■ **TASK BRIEF**
Gather each line of the entries below that includes "JSON".

— Start RECORDS FOR THIS TASK —

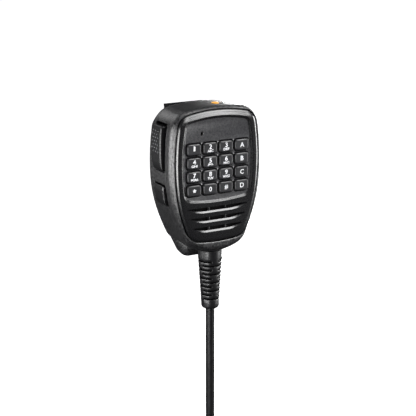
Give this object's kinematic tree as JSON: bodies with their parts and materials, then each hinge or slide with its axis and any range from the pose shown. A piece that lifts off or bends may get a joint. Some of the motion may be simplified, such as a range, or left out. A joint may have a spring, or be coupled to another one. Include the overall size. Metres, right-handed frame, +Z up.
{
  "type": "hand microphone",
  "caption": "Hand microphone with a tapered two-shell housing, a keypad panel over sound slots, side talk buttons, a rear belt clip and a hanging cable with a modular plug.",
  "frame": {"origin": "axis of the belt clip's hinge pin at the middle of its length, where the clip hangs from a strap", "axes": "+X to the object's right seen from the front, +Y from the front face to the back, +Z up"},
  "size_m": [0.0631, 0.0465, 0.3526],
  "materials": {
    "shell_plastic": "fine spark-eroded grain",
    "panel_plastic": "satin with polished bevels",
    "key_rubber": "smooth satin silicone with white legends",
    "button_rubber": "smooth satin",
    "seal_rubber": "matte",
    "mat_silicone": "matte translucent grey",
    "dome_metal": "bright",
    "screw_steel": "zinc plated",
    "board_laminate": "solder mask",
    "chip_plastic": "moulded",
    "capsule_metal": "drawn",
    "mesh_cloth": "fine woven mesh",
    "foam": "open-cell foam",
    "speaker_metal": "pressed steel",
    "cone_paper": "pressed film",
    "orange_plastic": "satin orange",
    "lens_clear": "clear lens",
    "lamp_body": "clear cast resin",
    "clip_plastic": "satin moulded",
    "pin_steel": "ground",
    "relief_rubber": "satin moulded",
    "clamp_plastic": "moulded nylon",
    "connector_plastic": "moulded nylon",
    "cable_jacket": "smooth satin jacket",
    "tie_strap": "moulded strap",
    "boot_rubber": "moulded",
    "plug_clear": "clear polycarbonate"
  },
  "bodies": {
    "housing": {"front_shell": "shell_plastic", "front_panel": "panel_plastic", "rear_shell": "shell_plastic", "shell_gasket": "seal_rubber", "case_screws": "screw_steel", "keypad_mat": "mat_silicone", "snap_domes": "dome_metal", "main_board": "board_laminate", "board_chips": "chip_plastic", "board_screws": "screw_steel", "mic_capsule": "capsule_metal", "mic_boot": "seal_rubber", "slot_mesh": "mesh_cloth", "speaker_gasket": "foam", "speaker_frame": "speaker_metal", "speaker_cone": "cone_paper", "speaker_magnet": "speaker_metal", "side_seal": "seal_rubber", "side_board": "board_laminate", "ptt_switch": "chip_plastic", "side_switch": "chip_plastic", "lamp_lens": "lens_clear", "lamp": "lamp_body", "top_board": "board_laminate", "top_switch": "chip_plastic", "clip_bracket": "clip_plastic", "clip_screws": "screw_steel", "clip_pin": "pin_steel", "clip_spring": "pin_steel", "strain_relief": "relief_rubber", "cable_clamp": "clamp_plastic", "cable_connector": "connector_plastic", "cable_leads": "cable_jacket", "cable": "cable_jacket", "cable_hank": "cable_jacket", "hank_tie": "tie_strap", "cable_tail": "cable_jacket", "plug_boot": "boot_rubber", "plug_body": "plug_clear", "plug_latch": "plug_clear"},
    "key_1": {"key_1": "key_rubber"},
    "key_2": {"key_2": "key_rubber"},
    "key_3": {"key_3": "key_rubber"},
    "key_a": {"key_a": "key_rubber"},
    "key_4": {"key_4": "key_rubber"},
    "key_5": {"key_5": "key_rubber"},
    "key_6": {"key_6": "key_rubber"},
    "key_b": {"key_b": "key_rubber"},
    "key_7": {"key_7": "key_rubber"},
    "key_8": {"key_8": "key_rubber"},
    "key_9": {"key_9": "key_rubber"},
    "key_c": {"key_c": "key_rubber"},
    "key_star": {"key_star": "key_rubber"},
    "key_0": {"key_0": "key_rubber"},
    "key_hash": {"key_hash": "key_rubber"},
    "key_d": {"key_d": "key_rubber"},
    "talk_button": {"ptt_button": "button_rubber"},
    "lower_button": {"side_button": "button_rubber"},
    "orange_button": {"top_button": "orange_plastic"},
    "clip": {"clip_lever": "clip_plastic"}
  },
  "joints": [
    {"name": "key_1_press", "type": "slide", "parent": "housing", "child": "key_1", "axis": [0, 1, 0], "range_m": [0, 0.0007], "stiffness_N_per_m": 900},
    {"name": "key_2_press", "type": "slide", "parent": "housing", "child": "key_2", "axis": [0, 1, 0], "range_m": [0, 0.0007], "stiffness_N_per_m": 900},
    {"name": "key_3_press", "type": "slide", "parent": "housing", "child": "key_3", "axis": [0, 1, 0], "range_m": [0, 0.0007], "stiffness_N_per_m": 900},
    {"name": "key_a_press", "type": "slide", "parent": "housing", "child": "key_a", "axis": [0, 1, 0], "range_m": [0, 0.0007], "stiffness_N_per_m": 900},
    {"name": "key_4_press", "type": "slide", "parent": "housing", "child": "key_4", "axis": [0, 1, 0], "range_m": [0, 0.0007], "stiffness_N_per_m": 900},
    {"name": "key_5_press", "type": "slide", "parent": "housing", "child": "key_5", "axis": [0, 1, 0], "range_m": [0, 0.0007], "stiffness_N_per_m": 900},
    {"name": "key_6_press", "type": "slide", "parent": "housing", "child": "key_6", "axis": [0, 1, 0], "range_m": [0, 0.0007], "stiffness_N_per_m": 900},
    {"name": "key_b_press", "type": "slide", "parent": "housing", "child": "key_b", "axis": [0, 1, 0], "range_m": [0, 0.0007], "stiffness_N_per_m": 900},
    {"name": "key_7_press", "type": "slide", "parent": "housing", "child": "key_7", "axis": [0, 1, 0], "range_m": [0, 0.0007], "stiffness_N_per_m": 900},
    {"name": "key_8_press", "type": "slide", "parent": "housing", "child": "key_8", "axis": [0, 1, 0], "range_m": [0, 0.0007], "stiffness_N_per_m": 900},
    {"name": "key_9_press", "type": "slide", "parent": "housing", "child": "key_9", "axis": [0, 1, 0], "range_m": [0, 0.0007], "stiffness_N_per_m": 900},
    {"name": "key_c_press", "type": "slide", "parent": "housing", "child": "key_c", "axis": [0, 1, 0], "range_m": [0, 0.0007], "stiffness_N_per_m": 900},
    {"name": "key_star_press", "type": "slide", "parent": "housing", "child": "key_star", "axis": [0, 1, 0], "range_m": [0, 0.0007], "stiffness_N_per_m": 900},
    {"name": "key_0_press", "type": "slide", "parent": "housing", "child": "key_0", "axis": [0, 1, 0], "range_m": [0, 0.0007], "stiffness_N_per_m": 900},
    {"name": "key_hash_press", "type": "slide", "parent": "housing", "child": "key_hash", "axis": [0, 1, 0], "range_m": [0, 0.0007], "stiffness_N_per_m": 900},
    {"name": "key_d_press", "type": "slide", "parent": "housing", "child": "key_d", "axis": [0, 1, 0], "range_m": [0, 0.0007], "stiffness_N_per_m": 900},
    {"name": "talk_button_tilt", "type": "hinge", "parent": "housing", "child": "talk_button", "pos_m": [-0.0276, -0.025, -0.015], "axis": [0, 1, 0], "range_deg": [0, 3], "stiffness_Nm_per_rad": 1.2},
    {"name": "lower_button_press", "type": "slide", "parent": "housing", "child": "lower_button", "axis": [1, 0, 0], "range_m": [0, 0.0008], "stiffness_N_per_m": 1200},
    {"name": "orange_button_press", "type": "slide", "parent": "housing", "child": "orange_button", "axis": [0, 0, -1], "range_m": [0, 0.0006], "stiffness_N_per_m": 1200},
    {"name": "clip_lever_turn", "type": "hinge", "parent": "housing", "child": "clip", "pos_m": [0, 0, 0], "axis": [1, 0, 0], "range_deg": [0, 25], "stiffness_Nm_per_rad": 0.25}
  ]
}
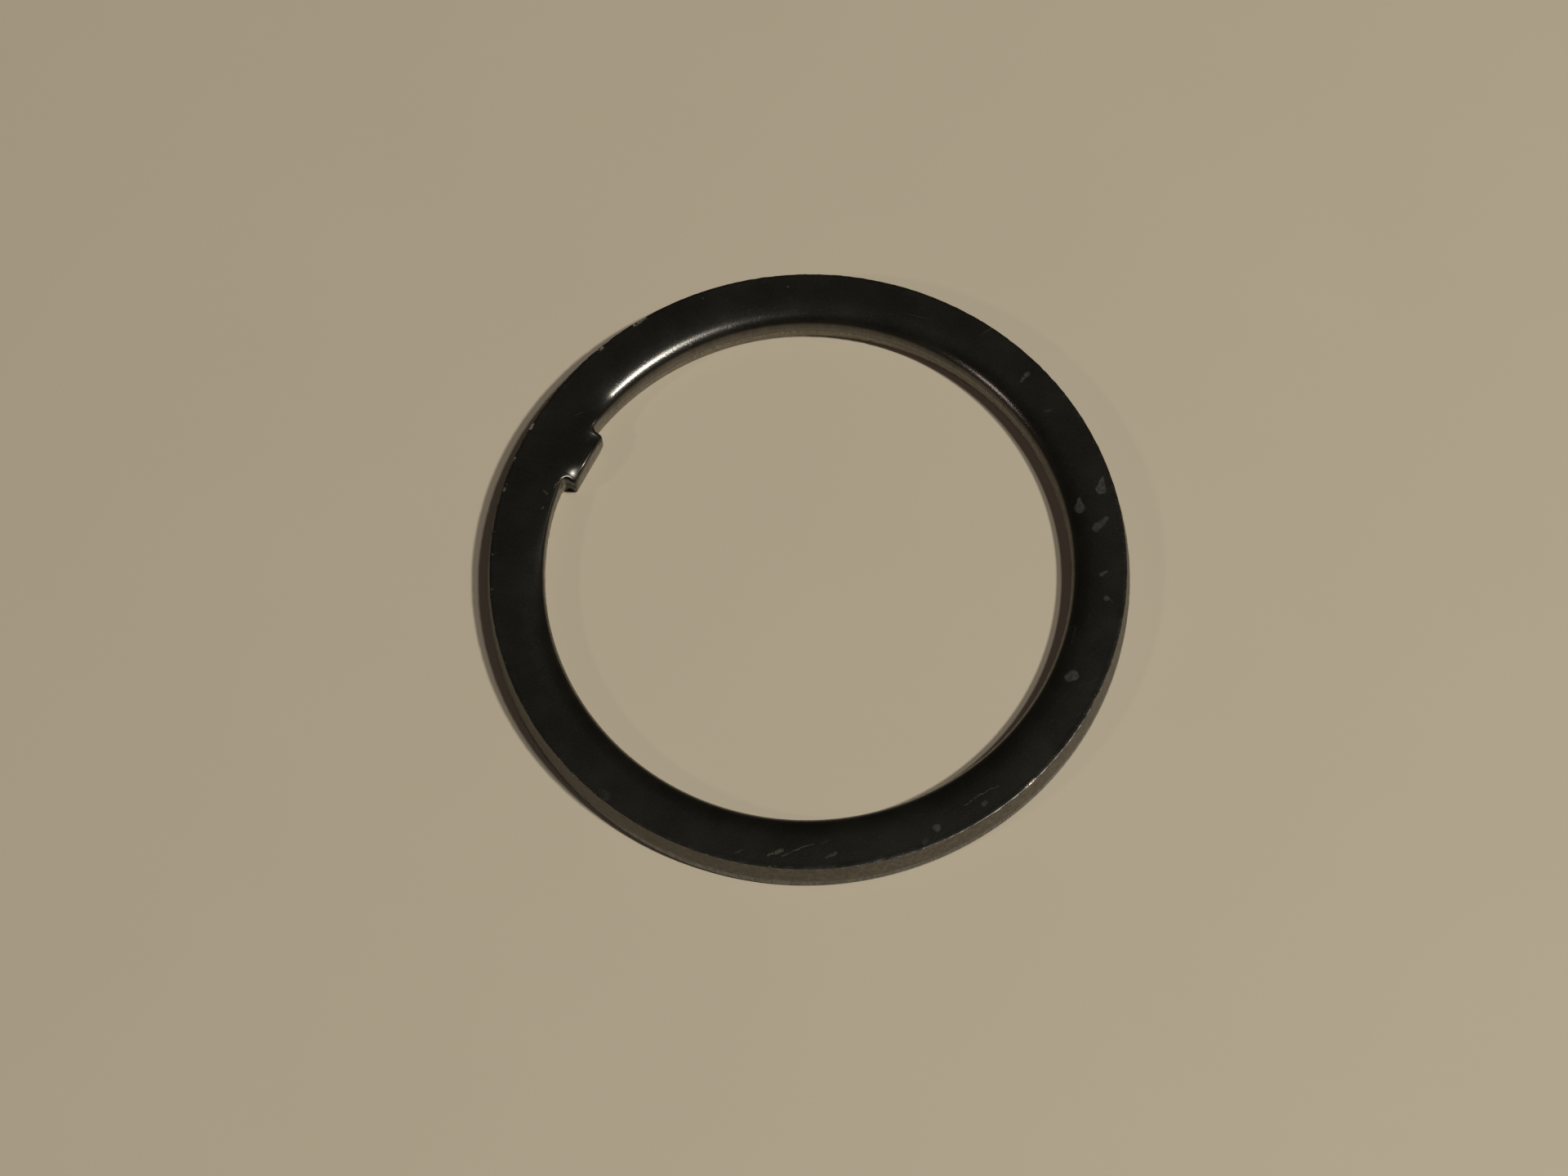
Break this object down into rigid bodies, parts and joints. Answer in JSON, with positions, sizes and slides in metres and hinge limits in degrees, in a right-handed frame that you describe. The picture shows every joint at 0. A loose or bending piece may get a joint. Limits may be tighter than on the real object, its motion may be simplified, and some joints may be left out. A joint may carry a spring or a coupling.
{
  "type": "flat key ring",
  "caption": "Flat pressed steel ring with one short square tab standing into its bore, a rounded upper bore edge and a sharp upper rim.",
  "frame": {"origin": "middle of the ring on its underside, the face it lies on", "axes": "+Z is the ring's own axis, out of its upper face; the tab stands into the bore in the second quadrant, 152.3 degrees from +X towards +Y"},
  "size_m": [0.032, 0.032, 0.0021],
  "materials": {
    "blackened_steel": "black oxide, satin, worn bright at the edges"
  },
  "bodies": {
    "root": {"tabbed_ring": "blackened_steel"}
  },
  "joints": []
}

— End RECORDS FOR THIS TASK —

■ **ANSWER TO THE EXERCISE**
Give this object's kinematic tree as JSON: bodies with their parts and materials, then each hinge or slide with its axis and any range from the pose shown. A piece that lifts off or bends may get a joint. Some of the motion may be simplified, such as a range, or left out. A joint may have a spring, or be coupled to another one. Include the overall size. Metres, right-handed frame, +Z up.
Break this object down into rigid bodies, parts and joints. Answer in JSON, with positions, sizes and slides in metres and hinge limits in degrees, in a right-handed frame that you describe. The picture shows every joint at 0. A loose or bending piece may get a joint. Limits may be tighter than on the real object, its motion may be simplified, and some joints may be left out. A joint may carry a spring or a coupling.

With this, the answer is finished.